• _Problem details_
Output each line of the material exactly as it stands.

== == ==

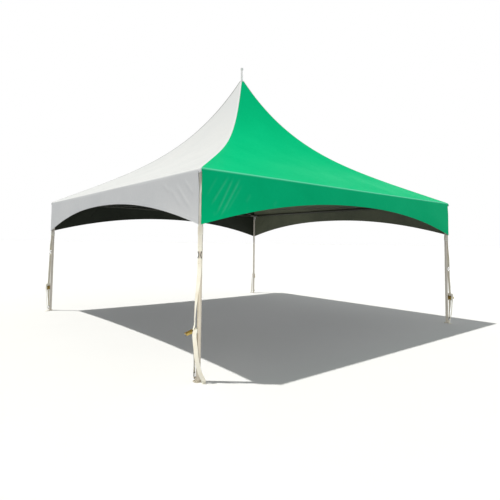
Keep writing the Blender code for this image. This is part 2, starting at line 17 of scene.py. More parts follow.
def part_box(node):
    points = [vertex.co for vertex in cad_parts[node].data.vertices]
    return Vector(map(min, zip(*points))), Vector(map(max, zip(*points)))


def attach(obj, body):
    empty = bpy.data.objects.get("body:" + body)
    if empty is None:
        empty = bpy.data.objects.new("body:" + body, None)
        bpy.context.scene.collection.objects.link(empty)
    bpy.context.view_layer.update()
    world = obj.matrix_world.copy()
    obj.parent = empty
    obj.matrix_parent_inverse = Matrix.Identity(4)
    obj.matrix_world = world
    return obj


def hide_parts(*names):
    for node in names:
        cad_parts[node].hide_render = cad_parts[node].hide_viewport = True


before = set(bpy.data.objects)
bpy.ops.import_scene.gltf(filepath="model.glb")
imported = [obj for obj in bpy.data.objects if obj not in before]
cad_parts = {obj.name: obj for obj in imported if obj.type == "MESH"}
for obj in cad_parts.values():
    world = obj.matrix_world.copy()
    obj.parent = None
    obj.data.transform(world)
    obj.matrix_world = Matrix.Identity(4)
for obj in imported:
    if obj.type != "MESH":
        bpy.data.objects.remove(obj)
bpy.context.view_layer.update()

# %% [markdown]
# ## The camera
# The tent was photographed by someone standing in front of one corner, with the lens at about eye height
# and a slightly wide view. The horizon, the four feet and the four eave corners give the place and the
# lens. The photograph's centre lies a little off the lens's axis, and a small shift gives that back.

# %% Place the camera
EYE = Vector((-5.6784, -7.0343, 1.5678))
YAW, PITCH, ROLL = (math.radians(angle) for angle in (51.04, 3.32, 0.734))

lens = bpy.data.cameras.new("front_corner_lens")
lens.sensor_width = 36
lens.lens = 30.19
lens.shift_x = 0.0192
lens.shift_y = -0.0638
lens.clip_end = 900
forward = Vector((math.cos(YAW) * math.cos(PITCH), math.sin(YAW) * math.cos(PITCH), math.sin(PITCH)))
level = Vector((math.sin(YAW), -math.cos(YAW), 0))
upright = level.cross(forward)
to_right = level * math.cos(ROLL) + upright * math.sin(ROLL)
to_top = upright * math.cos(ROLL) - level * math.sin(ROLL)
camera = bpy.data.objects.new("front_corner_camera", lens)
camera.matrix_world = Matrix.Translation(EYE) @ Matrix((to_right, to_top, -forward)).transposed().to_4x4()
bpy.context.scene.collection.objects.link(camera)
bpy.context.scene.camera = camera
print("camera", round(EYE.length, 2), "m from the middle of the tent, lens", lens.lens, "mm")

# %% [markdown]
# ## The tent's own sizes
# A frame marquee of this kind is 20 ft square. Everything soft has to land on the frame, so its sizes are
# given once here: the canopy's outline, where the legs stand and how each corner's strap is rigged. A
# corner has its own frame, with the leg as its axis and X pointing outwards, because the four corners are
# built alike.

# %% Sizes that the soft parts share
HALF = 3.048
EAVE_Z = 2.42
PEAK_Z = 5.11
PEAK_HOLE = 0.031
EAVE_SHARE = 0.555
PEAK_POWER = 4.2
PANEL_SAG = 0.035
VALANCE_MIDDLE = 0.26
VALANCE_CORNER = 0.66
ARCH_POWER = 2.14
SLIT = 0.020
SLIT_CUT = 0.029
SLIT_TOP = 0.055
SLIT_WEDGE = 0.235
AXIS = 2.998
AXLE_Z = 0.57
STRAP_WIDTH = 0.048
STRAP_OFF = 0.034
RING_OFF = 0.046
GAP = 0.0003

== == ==

• _Result for this task_
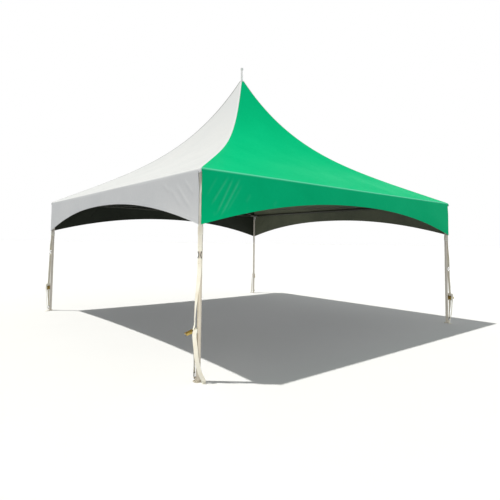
Keep writing the Blender code for this image. This is part 2, starting at line 17 of scene.py. More parts follow.
def part_box(node):
    points = [vertex.co for vertex in cad_parts[node].data.vertices]
    return Vector(map(min, zip(*points))), Vector(map(max, zip(*points)))


def attach(obj, body):
    empty = bpy.data.objects.get("body:" + body)
    if empty is None:
        empty = bpy.data.objects.new("body:" + body, None)
        bpy.context.scene.collection.objects.link(empty)
    bpy.context.view_layer.update()
    world = obj.matrix_world.copy()
    obj.parent = empty
    obj.matrix_parent_inverse = Matrix.Identity(4)
    obj.matrix_world = world
    return obj


def hide_parts(*names):
    for node in names:
        cad_parts[node].hide_render = cad_parts[node].hide_viewport = True


before = set(bpy.data.objects)
bpy.ops.import_scene.gltf(filepath="model.glb")
imported = [obj for obj in bpy.data.objects if obj not in before]
cad_parts = {obj.name: obj for obj in imported if obj.type == "MESH"}
for obj in cad_parts.values():
    world = obj.matrix_world.copy()
    obj.parent = None
    obj.data.transform(world)
    obj.matrix_world = Matrix.Identity(4)
for obj in imported:
    if obj.type != "MESH":
        bpy.data.objects.remove(obj)
bpy.context.view_layer.update()

# %% [markdown]
# ## The camera
# The tent was photographed by someone standing in front of one corner, with the lens at about eye height
# and a slightly wide view. The horizon, the four feet and the four eave corners give the place and the
# lens. The photograph's centre lies a little off the lens's axis, and a small shift gives that back.

# %% Place the camera
EYE = Vector((-5.6784, -7.0343, 1.5678))
YAW, PITCH, ROLL = (math.radians(angle) for angle in (51.04, 3.32, 0.734))

lens = bpy.data.cameras.new("front_corner_lens")
lens.sensor_width = 36
lens.lens = 30.19
lens.shift_x = 0.0192
lens.shift_y = -0.0638
lens.clip_end = 900
forward = Vector((math.cos(YAW) * math.cos(PITCH), math.sin(YAW) * math.cos(PITCH), math.sin(PITCH)))
level = Vector((math.sin(YAW), -math.cos(YAW), 0))
upright = level.cross(forward)
to_right = level * math.cos(ROLL) + upright * math.sin(ROLL)
to_top = upright * math.cos(ROLL) - level * math.sin(ROLL)
camera = bpy.data.objects.new("front_corner_camera", lens)
camera.matrix_world = Matrix.Translation(EYE) @ Matrix((to_right, to_top, -forward)).transposed().to_4x4()
bpy.context.scene.collection.objects.link(camera)
bpy.context.scene.camera = camera
print("camera", round(EYE.length, 2), "m from the middle of the tent, lens", lens.lens, "mm")

# %% [markdown]
# ## The tent's own sizes
# A frame marquee of this kind is 20 ft square. Everything soft has to land on the frame, so its sizes are
# given once here: the canopy's outline, where the legs stand and how each corner's strap is rigged. A
# corner has its own frame, with the leg as its axis and X pointing outwards, because the four corners are
# built alike.

# %% Sizes that the soft parts share
HALF = 3.048
EAVE_Z = 2.42
PEAK_Z = 5.11
PEAK_HOLE = 0.031
EAVE_SHARE = 0.555
PEAK_POWER = 4.2
PANEL_SAG = 0.035
VALANCE_MIDDLE = 0.26
VALANCE_CORNER = 0.66
ARCH_POWER = 2.14
SLIT = 0.020
SLIT_CUT = 0.029
SLIT_TOP = 0.055
SLIT_WEDGE = 0.235
AXIS = 2.998
AXLE_Z = 0.57
STRAP_WIDTH = 0.048
STRAP_OFF = 0.034
RING_OFF = 0.046
GAP = 0.0003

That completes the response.